Fall Farm Share FAQ

Moraine Butternut

What should I expect to receive in my Fall Farm Share? Crops planned include beets, broccoli, Brussels sprouts, napa, green and red cabbages, carrots, cauliflower, chard, escarole, kale, gilfeather turnips, winter squash, watermelon and diakon radishes, salad turnips, lettuce, sweet potatoes, potatoes, kohlrabi, onions, shallots, leeks, parsley, popcorn, radicchio and spinach. It looks like we may also have fennel, purple top turnips, sweet peppers and some plum tomatoes in the first share.

How much produce is in Fall Farm Share? Each every-other-week Fall Farm share will contain approximately $60 of produce, some of which will store for weeks or months (butternut squash, sweet potatoes, popcorn, cabbage, beets, etc.). Some you will want to use right away (lettuce, spinach, peppers, tomatoes). Moraine Farm shares are perfectly sized to give you all the joys of the growing season without overwhelming your table or refrigerator. Shares are just the right size for one or two adults who enjoy vegetables and cook a lot , a small family with limited time to cook, or someone new to Community Supported Agriculture.

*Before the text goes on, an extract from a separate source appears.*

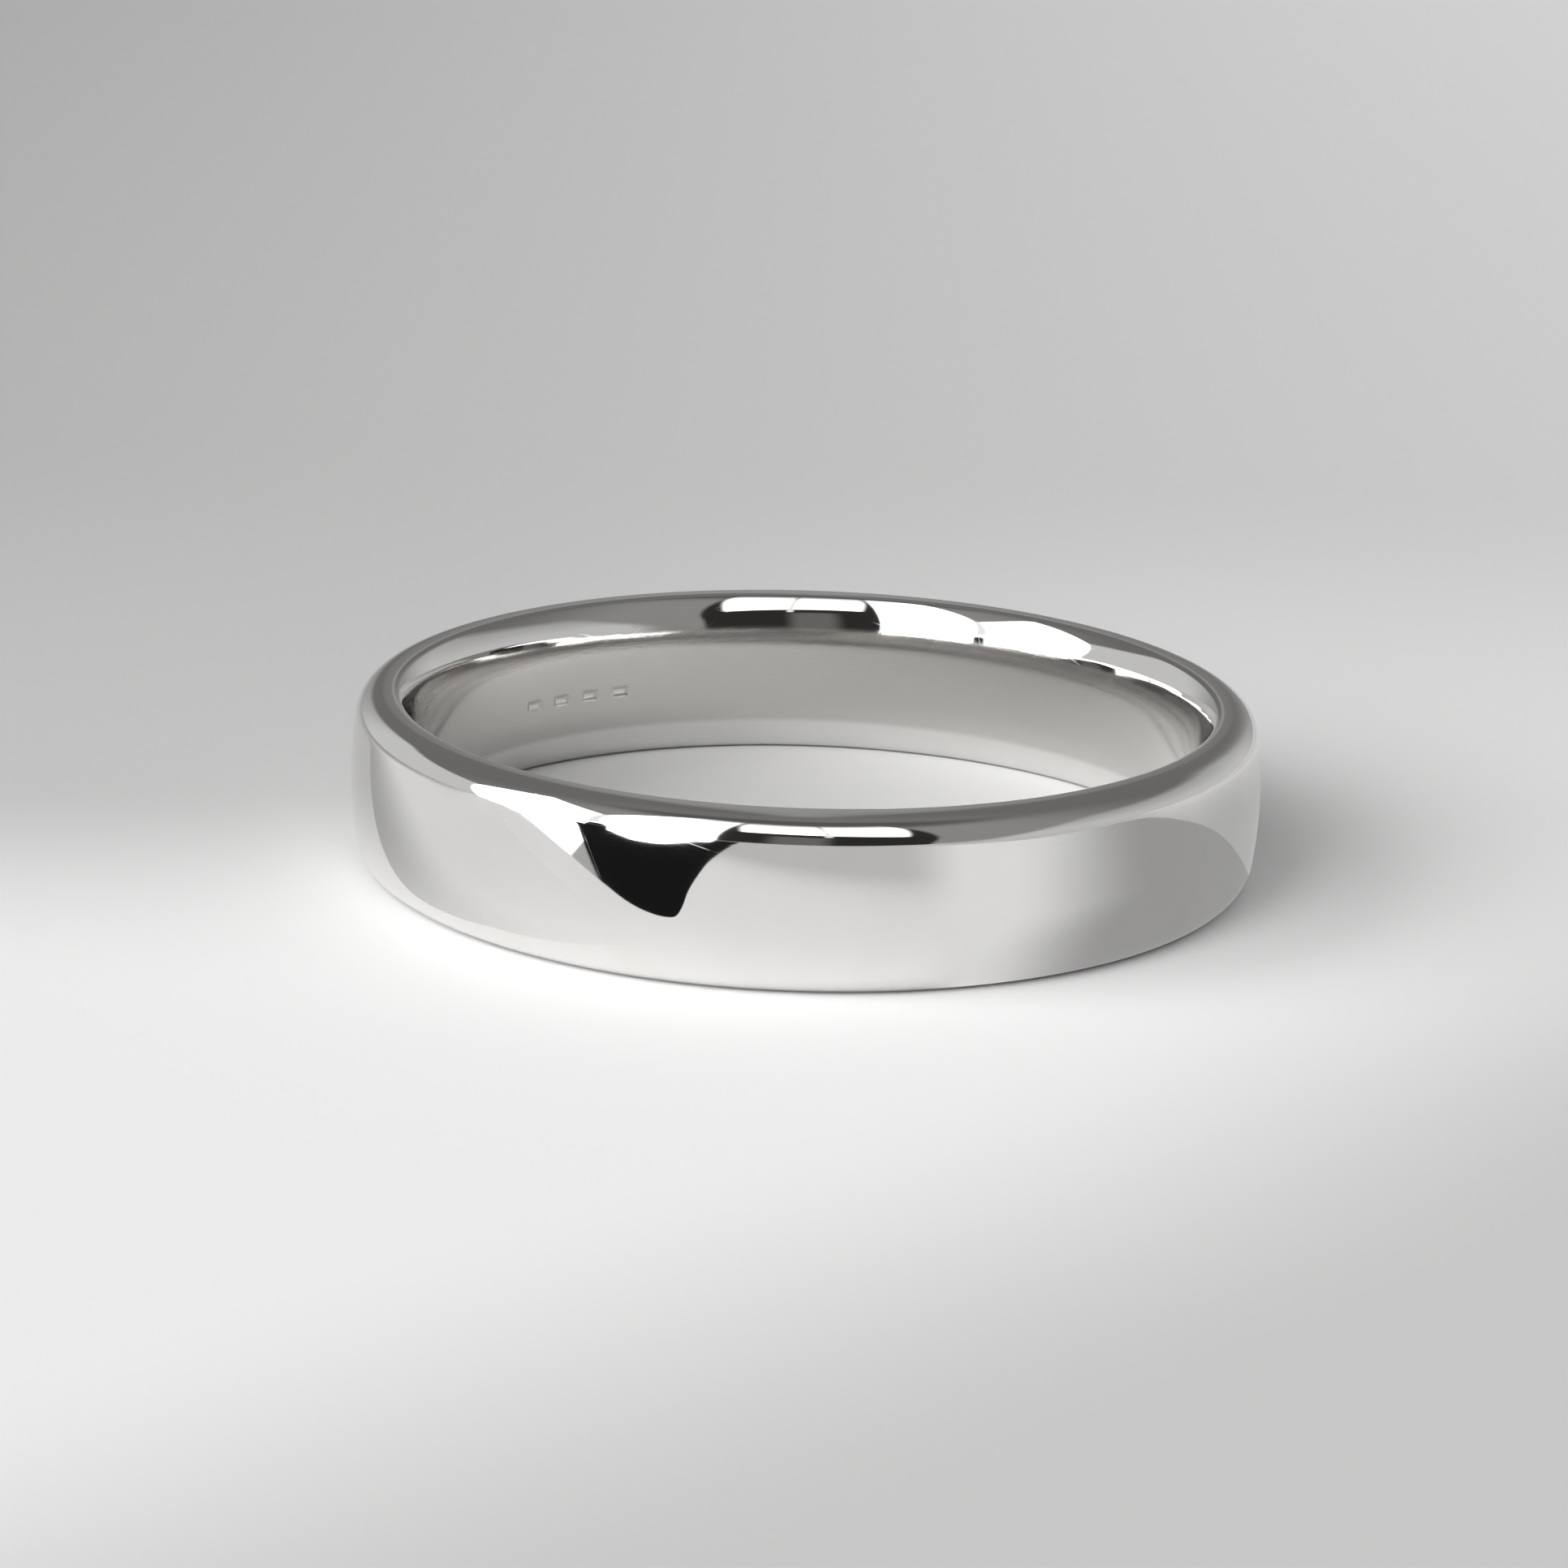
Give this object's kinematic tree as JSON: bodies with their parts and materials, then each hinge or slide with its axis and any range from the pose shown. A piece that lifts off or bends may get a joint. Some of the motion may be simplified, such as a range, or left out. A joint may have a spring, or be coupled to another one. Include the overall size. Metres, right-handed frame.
{
  "type": "wedding band",
  "caption": "Plain wedding band: one polished ring with a domed outside, soft edges, a comfort-fit bore and a short row of blank punch marks inside.",
  "frame": {"origin": "centre of the ring: on the finger axis, halfway across the band's width", "axes": "+Z along the finger axis. The band is the same all round, apart from a short row of blank marks inside it, towards -X and +Y. The band lies on its -Z edge"},
  "size_m": [0.0212, 0.0212, 0.004],
  "materials": {
    "white_gold": "polished"
  },
  "bodies": {
    "root": {"band": "white_gold"}
  },
  "joints": []
}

How do I buy a Fall Farm Share? Is there a deadline for purchasing a Fall Farm Share? The deadline is October 18. To purchase a share, complete the  on-line subscription form and drop your check, payable to The Trustees of Reservations (TTOR),  in the mail to Moraine Farm CSA, 733 Cabot St, Beverly, MA 01915.

How much does a Fall Farm Share cost? Do I have to be a member of The Trustees of Reservations to purchase a share?  A Fall Farm Share costs $200 for the four every-other-week distributions.  All Moraine Farm shareholders must be dues-paying members of The Trustees of Reservations. Join The Trustees on-line at the membership level that works best for you.

Are Moraine Farm veggies organic? At Moraine Farm, our vegetables are grown in an environmentally sustainable manner: crops grow from greenhouse to harvest without the use of synthetic fertilizers, pesticides or herbicides. The farmers use compost and organic fertilizers. Green manures and legume cover crops are planted to fix nitrogen, build soil organic matter, and prevent erosion. Seeds are organic when available, with inclusion of heirloom and open-pollinated varieties. We control pests through the use of crop rotations, biological insecticides, and cultural practices such as the use of row covers. Some bugs we’ll just tolerate. Our practices are guided by the National Organic Standards and by our own goals for achieving a sustainable system.